▶ EXERCISE TASK:
Each line below should be quoted exactly, please.

▶ MATERIAL PROVIDED:
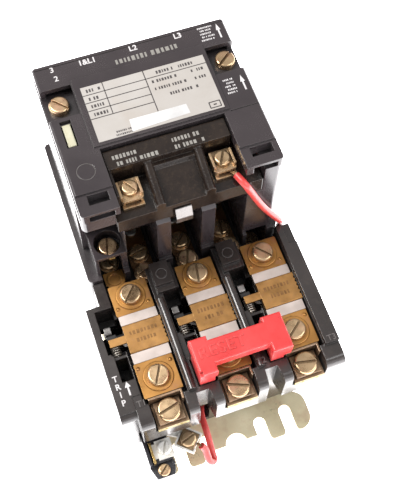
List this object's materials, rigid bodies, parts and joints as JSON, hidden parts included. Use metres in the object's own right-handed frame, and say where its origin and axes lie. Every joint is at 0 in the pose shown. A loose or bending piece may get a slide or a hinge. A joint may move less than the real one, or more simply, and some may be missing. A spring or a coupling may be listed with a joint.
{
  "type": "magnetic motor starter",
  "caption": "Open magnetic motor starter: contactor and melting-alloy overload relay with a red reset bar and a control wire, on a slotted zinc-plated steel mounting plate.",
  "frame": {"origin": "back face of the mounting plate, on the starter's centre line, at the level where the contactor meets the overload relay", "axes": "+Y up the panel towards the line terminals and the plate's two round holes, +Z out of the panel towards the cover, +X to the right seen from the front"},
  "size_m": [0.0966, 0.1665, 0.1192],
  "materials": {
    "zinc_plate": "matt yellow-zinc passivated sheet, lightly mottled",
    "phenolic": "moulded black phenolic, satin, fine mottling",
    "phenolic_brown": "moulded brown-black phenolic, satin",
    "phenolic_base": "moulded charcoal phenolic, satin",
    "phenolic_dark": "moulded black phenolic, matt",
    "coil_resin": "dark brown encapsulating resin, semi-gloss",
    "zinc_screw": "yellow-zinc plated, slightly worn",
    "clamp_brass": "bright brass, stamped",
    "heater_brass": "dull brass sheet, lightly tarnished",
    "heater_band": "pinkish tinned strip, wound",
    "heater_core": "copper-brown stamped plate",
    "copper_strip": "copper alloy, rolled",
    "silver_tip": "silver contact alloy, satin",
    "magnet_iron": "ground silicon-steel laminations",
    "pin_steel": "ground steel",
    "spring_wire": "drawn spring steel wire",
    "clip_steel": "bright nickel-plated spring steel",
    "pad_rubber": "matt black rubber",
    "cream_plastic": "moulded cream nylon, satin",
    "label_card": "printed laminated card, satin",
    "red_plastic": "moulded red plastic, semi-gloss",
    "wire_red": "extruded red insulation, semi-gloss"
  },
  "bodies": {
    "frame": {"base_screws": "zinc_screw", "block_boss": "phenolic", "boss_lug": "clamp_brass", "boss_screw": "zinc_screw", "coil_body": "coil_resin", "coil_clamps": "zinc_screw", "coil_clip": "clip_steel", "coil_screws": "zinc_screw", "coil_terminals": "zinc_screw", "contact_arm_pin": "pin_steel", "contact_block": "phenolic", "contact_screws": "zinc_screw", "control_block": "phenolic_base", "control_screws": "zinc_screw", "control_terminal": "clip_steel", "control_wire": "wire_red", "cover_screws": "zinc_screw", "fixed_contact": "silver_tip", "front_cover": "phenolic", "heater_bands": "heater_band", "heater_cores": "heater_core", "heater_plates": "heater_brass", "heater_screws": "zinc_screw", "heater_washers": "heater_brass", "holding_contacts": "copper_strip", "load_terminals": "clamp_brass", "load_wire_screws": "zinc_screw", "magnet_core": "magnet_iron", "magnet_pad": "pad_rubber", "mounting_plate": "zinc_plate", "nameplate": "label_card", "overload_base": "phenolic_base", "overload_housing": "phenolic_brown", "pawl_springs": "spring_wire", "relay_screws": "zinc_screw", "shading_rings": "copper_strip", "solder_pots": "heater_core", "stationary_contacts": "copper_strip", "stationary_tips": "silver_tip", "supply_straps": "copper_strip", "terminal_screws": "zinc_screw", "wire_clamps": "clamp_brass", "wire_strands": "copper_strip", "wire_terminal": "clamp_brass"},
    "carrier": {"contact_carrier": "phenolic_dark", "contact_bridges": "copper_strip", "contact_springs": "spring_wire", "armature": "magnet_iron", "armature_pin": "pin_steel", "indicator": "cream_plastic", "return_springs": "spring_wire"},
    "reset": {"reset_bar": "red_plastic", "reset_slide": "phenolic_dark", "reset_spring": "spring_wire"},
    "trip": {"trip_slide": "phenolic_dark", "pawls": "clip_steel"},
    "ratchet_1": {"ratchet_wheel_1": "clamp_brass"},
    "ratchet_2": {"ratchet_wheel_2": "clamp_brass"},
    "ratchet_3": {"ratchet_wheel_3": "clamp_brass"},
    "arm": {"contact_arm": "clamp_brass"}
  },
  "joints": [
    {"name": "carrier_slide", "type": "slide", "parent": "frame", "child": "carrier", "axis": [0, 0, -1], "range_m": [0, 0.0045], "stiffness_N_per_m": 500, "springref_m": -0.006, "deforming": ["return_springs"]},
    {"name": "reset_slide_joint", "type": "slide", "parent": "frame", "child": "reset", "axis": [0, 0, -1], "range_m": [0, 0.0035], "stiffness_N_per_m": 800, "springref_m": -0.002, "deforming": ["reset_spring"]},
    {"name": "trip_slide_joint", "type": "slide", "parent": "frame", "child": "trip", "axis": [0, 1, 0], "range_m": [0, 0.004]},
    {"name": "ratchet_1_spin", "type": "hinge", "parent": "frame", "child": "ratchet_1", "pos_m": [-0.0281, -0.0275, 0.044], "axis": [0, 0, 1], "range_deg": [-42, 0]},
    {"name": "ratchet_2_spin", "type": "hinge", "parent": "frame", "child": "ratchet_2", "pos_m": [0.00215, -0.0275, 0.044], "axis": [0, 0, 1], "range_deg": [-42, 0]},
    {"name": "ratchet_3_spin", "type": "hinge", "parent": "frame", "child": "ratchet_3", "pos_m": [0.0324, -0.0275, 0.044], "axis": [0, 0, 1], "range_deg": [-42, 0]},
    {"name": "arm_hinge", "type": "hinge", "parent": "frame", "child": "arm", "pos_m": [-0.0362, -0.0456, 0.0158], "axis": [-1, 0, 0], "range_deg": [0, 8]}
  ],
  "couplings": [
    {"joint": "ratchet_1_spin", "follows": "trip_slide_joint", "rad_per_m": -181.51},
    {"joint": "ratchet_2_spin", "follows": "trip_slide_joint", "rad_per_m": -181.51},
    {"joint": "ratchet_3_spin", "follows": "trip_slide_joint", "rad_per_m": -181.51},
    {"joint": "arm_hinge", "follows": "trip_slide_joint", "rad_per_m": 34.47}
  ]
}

▶ RESULT OF THIS EXERCISE:
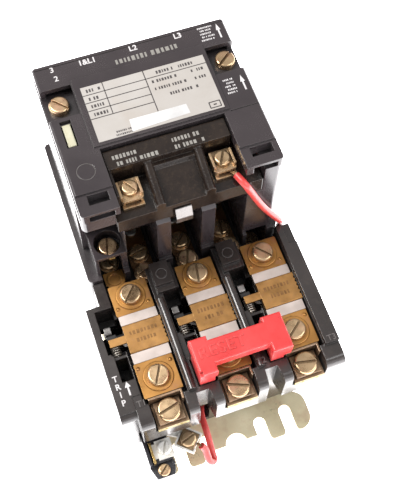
List this object's materials, rigid bodies, parts and joints as JSON, hidden parts included. Use metres in the object's own right-handed frame, and say where its origin and axes lie. Every joint is at 0 in the pose shown. A loose or bending piece may get a slide or a hinge. A joint may move less than the real one, or more simply, and some may be missing. A spring or a coupling may be listed with a joint.
{
  "type": "magnetic motor starter",
  "caption": "Open magnetic motor starter: contactor and melting-alloy overload relay with a red reset bar and a control wire, on a slotted zinc-plated steel mounting plate.",
  "frame": {"origin": "back face of the mounting plate, on the starter's centre line, at the level where the contactor meets the overload relay", "axes": "+Y up the panel towards the line terminals and the plate's two round holes, +Z out of the panel towards the cover, +X to the right seen from the front"},
  "size_m": [0.0966, 0.1665, 0.1192],
  "materials": {
    "zinc_plate": "matt yellow-zinc passivated sheet, lightly mottled",
    "phenolic": "moulded black phenolic, satin, fine mottling",
    "phenolic_brown": "moulded brown-black phenolic, satin",
    "phenolic_base": "moulded charcoal phenolic, satin",
    "phenolic_dark": "moulded black phenolic, matt",
    "coil_resin": "dark brown encapsulating resin, semi-gloss",
    "zinc_screw": "yellow-zinc plated, slightly worn",
    "clamp_brass": "bright brass, stamped",
    "heater_brass": "dull brass sheet, lightly tarnished",
    "heater_band": "pinkish tinned strip, wound",
    "heater_core": "copper-brown stamped plate",
    "copper_strip": "copper alloy, rolled",
    "silver_tip": "silver contact alloy, satin",
    "magnet_iron": "ground silicon-steel laminations",
    "pin_steel": "ground steel",
    "spring_wire": "drawn spring steel wire",
    "clip_steel": "bright nickel-plated spring steel",
    "pad_rubber": "matt black rubber",
    "cream_plastic": "moulded cream nylon, satin",
    "label_card": "printed laminated card, satin",
    "red_plastic": "moulded red plastic, semi-gloss",
    "wire_red": "extruded red insulation, semi-gloss"
  },
  "bodies": {
    "frame": {"base_screws": "zinc_screw", "block_boss": "phenolic", "boss_lug": "clamp_brass", "boss_screw": "zinc_screw", "coil_body": "coil_resin", "coil_clamps": "zinc_screw", "coil_clip": "clip_steel", "coil_screws": "zinc_screw", "coil_terminals": "zinc_screw", "contact_arm_pin": "pin_steel", "contact_block": "phenolic", "contact_screws": "zinc_screw", "control_block": "phenolic_base", "control_screws": "zinc_screw", "control_terminal": "clip_steel", "control_wire": "wire_red", "cover_screws": "zinc_screw", "fixed_contact": "silver_tip", "front_cover": "phenolic", "heater_bands": "heater_band", "heater_cores": "heater_core", "heater_plates": "heater_brass", "heater_screws": "zinc_screw", "heater_washers": "heater_brass", "holding_contacts": "copper_strip", "load_terminals": "clamp_brass", "load_wire_screws": "zinc_screw", "magnet_core": "magnet_iron", "magnet_pad": "pad_rubber", "mounting_plate": "zinc_plate", "nameplate": "label_card", "overload_base": "phenolic_base", "overload_housing": "phenolic_brown", "pawl_springs": "spring_wire", "relay_screws": "zinc_screw", "shading_rings": "copper_strip", "solder_pots": "heater_core", "stationary_contacts": "copper_strip", "stationary_tips": "silver_tip", "supply_straps": "copper_strip", "terminal_screws": "zinc_screw", "wire_clamps": "clamp_brass", "wire_strands": "copper_strip", "wire_terminal": "clamp_brass"},
    "carrier": {"contact_carrier": "phenolic_dark", "contact_bridges": "copper_strip", "contact_springs": "spring_wire", "armature": "magnet_iron", "armature_pin": "pin_steel", "indicator": "cream_plastic", "return_springs": "spring_wire"},
    "reset": {"reset_bar": "red_plastic", "reset_slide": "phenolic_dark", "reset_spring": "spring_wire"},
    "trip": {"trip_slide": "phenolic_dark", "pawls": "clip_steel"},
    "ratchet_1": {"ratchet_wheel_1": "clamp_brass"},
    "ratchet_2": {"ratchet_wheel_2": "clamp_brass"},
    "ratchet_3": {"ratchet_wheel_3": "clamp_brass"},
    "arm": {"contact_arm": "clamp_brass"}
  },
  "joints": [
    {"name": "carrier_slide", "type": "slide", "parent": "frame", "child": "carrier", "axis": [0, 0, -1], "range_m": [0, 0.0045], "stiffness_N_per_m": 500, "springref_m": -0.006, "deforming": ["return_springs"]},
    {"name": "reset_slide_joint", "type": "slide", "parent": "frame", "child": "reset", "axis": [0, 0, -1], "range_m": [0, 0.0035], "stiffness_N_per_m": 800, "springref_m": -0.002, "deforming": ["reset_spring"]},
    {"name": "trip_slide_joint", "type": "slide", "parent": "frame", "child": "trip", "axis": [0, 1, 0], "range_m": [0, 0.004]},
    {"name": "ratchet_1_spin", "type": "hinge", "parent": "frame", "child": "ratchet_1", "pos_m": [-0.0281, -0.0275, 0.044], "axis": [0, 0, 1], "range_deg": [-42, 0]},
    {"name": "ratchet_2_spin", "type": "hinge", "parent": "frame", "child": "ratchet_2", "pos_m": [0.00215, -0.0275, 0.044], "axis": [0, 0, 1], "range_deg": [-42, 0]},
    {"name": "ratchet_3_spin", "type": "hinge", "parent": "frame", "child": "ratchet_3", "pos_m": [0.0324, -0.0275, 0.044], "axis": [0, 0, 1], "range_deg": [-42, 0]},
    {"name": "arm_hinge", "type": "hinge", "parent": "frame", "child": "arm", "pos_m": [-0.0362, -0.0456, 0.0158], "axis": [-1, 0, 0], "range_deg": [0, 8]}
  ],
  "couplings": [
    {"joint": "ratchet_1_spin", "follows": "trip_slide_joint", "rad_per_m": -181.51},
    {"joint": "ratchet_2_spin", "follows": "trip_slide_joint", "rad_per_m": -181.51},
    {"joint": "ratchet_3_spin", "follows": "trip_slide_joint", "rad_per_m": -181.51},
    {"joint": "arm_hinge", "follows": "trip_slide_joint", "rad_per_m": 34.47}
  ]
}